_Written problem_
Out of the lines below, please list those that hold the string "JSON".

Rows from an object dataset
━━━━━━━━━━
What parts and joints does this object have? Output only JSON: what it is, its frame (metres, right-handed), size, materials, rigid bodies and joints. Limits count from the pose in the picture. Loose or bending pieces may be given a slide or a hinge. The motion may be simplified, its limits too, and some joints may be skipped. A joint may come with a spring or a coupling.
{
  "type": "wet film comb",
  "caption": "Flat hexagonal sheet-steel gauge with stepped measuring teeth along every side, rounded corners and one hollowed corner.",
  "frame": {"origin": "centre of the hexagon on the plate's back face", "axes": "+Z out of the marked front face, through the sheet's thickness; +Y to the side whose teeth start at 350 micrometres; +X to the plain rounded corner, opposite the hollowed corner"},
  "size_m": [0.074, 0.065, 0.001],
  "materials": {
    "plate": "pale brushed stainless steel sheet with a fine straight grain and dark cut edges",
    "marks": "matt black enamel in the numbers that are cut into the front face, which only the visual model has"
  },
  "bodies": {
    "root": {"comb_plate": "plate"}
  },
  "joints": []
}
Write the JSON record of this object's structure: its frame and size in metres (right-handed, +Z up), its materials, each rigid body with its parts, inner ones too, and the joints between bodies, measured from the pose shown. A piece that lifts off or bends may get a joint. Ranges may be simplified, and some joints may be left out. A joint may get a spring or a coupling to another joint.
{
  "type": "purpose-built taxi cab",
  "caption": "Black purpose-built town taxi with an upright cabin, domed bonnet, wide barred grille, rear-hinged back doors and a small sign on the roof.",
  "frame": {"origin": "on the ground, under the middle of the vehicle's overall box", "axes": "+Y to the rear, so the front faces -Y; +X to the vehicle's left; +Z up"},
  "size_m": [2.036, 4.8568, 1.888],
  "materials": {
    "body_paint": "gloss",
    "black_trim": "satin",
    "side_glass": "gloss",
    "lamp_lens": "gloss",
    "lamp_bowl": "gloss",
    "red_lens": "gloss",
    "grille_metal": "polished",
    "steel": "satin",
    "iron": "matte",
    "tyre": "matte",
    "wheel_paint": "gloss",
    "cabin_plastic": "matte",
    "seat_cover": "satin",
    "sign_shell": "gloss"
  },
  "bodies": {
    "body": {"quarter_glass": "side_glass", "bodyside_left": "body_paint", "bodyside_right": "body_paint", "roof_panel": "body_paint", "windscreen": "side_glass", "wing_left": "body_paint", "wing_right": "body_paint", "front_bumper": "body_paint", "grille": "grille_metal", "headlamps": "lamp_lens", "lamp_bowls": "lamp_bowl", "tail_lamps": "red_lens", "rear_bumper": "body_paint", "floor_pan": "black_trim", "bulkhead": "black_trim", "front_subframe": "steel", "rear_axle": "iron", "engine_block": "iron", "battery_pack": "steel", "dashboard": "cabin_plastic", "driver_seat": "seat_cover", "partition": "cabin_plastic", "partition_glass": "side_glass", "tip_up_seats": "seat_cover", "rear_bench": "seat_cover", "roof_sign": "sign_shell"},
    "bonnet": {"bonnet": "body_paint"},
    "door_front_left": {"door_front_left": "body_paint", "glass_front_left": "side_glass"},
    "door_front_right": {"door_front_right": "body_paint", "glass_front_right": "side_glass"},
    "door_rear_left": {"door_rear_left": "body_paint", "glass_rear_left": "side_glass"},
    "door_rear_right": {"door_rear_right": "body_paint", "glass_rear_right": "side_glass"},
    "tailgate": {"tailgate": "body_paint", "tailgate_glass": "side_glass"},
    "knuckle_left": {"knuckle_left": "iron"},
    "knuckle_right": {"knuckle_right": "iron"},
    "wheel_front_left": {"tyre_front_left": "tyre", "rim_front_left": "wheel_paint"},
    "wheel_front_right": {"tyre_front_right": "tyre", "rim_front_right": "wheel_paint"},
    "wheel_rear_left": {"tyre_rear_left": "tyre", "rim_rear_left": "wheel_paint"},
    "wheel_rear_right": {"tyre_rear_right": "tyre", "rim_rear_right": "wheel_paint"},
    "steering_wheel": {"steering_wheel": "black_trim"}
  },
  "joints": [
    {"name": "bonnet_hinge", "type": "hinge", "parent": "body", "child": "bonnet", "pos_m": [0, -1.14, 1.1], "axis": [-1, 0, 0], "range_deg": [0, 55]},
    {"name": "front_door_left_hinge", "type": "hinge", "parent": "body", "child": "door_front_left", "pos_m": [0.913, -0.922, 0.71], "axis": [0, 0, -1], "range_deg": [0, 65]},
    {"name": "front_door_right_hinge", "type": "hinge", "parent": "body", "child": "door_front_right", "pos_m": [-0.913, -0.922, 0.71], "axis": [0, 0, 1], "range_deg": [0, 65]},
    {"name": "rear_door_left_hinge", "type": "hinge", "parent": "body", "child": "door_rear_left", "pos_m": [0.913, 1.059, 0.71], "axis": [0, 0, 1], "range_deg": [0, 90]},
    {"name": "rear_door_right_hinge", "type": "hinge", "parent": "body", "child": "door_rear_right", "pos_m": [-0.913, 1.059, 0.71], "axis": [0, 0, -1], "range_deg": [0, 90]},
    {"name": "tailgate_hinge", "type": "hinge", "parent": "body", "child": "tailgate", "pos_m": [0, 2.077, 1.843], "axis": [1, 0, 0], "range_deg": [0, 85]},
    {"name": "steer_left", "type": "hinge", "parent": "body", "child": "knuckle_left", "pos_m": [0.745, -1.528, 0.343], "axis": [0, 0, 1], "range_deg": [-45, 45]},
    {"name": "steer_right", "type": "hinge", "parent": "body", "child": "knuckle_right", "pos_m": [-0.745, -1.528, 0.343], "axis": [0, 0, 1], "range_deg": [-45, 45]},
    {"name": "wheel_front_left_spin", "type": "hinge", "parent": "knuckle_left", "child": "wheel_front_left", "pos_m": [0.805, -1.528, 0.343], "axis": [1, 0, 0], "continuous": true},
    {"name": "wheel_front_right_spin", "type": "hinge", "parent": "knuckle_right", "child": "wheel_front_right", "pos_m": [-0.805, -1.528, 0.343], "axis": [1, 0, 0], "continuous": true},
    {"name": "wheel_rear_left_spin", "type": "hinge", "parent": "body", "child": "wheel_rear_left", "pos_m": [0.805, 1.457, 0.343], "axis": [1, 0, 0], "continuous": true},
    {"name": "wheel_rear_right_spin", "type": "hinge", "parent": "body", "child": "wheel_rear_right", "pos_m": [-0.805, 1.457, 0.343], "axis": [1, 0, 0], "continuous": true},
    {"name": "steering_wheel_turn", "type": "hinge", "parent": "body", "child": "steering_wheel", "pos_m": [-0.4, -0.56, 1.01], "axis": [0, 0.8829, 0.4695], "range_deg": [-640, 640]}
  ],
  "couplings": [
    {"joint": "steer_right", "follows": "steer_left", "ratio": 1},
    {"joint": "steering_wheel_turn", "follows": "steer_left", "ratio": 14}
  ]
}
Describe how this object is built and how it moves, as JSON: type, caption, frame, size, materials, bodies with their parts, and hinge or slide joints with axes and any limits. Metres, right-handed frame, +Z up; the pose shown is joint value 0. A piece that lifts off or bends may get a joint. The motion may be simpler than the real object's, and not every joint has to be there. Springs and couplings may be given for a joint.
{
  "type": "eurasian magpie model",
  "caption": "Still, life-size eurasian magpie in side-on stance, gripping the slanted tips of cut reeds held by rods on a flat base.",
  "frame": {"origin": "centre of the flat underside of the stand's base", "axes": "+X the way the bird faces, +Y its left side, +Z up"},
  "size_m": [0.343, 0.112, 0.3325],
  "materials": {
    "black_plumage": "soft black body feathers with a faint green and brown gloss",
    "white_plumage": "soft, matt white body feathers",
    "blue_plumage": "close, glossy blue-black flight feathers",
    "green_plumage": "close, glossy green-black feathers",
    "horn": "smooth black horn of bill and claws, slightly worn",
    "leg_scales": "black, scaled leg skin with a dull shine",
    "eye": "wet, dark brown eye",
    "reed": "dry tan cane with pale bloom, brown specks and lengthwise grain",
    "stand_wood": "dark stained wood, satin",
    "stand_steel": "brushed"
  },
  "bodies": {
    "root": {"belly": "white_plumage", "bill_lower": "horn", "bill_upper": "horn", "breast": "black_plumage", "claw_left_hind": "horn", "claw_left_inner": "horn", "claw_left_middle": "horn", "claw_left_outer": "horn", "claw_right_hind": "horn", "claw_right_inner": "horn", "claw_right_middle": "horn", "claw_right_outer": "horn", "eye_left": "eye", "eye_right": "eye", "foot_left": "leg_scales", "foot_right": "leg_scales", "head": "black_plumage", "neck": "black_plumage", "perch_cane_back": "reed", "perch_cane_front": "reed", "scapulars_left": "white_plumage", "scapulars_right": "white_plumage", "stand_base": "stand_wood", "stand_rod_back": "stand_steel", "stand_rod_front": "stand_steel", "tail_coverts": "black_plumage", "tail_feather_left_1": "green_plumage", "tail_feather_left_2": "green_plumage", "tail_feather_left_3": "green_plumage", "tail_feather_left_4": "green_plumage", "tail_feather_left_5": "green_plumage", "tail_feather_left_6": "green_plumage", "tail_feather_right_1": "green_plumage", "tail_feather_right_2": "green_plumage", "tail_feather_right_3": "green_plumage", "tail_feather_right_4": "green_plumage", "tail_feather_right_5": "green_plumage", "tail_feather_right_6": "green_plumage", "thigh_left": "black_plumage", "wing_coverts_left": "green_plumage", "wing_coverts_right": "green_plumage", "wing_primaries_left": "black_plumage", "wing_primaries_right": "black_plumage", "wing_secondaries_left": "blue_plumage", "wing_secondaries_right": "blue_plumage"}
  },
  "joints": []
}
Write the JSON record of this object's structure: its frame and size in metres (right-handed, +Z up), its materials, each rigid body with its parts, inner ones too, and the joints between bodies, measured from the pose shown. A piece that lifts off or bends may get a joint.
━━━━━━━━━━
_Output for this exercise_
What parts and joints does this object have? Output only JSON: what it is, its frame (metres, right-handed), size, materials, rigid bodies and joints. Limits count from the pose in the picture. Loose or bending pieces may be given a slide or a hinge. The motion may be simplified, its limits too, and some joints may be skipped. A joint may come with a spring or a coupling.
Write the JSON record of this object's structure: its frame and size in metres (right-handed, +Z up), its materials, each rigid body with its parts, inner ones too, and the joints between bodies, measured from the pose shown. A piece that lifts off or bends may get a joint. Ranges may be simplified, and some joints may be left out. A joint may get a spring or a coupling to another joint.
Describe how this object is built and how it moves, as JSON: type, caption, frame, size, materials, bodies with their parts, and hinge or slide joints with axes and any limits. Metres, right-handed frame, +Z up; the pose shown is joint value 0. A piece that lifts off or bends may get a joint. The motion may be simpler than the real object's, and not every joint has to be there. Springs and couplings may be given for a joint.
Write the JSON record of this object's structure: its frame and size in metres (right-handed, +Z up), its materials, each rigid body with its parts, inner ones too, and the joints between bodies, measured from the pose shown. A piece that lifts off or bends may get a joint.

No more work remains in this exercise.